Ormai diversi annetti fa (nel 2010!) scrissi il pezzo Amore dove, in pratica, misi nero su bianco le mie conclusioni sull’essenza dell’amore maturate negli anni ‘90.
In seguito sono talvolta ritornato su questo argomento in genere limitandomi a riportare studi o articoli con cui mi era capitato di entrare in contatto e, magari, confrontandoli con la mia teoria. Nel complesso però non avevo aggiornato il mio pensiero sull’amore e le sue logiche.
Qualche dubbio mi era però venuto: la mia teoria era basata sugli opposti complementari. Ogni persona cerca quello di cui ha più bisogno (e di cui quindi è generalmente carente). Ovviamente queste necessità possono variare con l’evoluzione psicologica di una delle due parti e questo può, a lungo andare, mettere in crisi anche rapporti apparentemente stabili.
Però, nel corso di psicosociologia che così tanto mi era piaciuto quando lo seguii anni fa, riguardo all’amore si concludeva che sono le persone simili ad attrarsi fra loro, non quindi quelle complementari come speculavo io.
Oggi però, non starò a entrare nei dettagli, sono ritornato sulla questione cercando di immaginarmi un caso concreto basato su un ipotetico compagno ideale per un’amica. Ho fatto i miei ragionamenti, ho tratto la mia sintesi e ho cercata di illustrarle con le mie motivazioni. Nel far questo ho notato delle tendenze e delle logiche che fino ad adesso mi erano sfuggite (ma del resto ci ragiono una volta ogni due anni mediamente: non è certo una mia priorità!) e da queste ho sussunto una teoria più generale.
La nuova teoria adesso è questa: le persone cercano compagni simili con due eccezioni: 1. devono essere capaci di compensare eventuali debolezze (e quindi essere complementari in specifiche caratteristiche); 2. non devono avere gli stessi punti di forza (che idealmente dovrebbero andare a controbilanciare i limiti del compagno).
In altre parole il compagno ideale è complementare alle nostre forze e alle nostre debolezze ma è simile in tutto il resto.
Questo mia teoria è poi completamente compatibile con quella del corso di psicosociologia: evidentemente nella ricerca citata le varie caratteristiche psicologiche venivano mediate, quindi si perdevano la caratteristiche estremamente positive o negative che venivano matematicamente annullate nelle medie, e prevaleva invece l’indicazione della preferenza per compagni apparentemente completamente simili a noi.

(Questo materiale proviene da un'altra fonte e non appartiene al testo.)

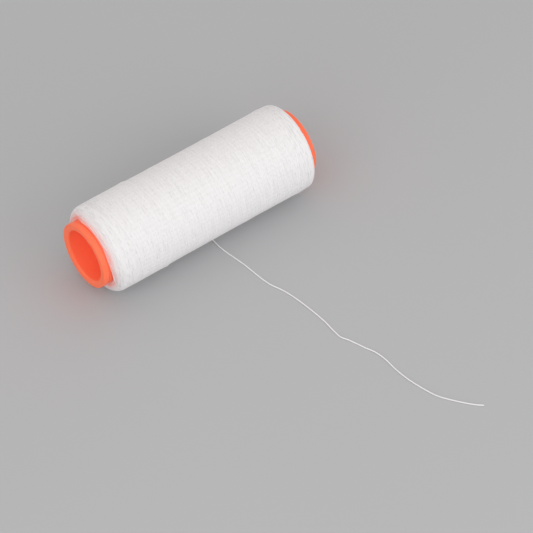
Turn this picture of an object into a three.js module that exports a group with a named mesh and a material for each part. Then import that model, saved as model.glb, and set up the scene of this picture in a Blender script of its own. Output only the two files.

Inoltre questa mia teoria spiega anche un risultato che per anni mi ha sconcertato e che ho descritto nel pezzo Donne, alieni e un libro di successo del 2012.
In questo pezzo mi dichiaravo estremamente sorpreso dal risultato di un mio sondaggio: potendo scegliere fra una gemella stupida e una intelligente la stragrande maggioranza dei miei amici si era dichiarata favorevole a quella intelligente. Al contrario io avrei optato per quella stupida pensando che l’intelligenza dell’altra gemella mi avrebbe provocato più seccature che benefici.
Ma in effetti questa mia vecchia convinzione è in accordo con l’attuale nuova teoria sull’amore: essendo l’intelligenza razionale uno dei miei principali punti di forza non sono interessato a ricercarla in un’eventuale compagna.
Anche da un punto di vista evoluzionistico mi pare, intuitivamente, che questa strategia abbia un suo senso: si prende come punto di riferimento noi stessi e ci si confronta col resto della società. Dal confronto si cercano di controbilanciare i picchi e i vuoti: un tentativo di rientrare nella media della specie, nel non divergere troppo. Con tanti “se” ovviamente su cui non sto a divagare.
Come al solito non mi pare poi di aver ripudiato completamente la mia vecchia teoria: mi sembra piuttosto di averla completata. Semplicemente all’epoca ero troppo concentrato sull’importanza delle complementarità per rendermi conto del ruolo stabilizzante delle affinità che, invece, tendevo a dare per scontate anche se non lo erano.
Conclusione: secondo me la teoria finale sull’amore è questa. Dubito che ci sarà un “Amore 3” ma... chissà!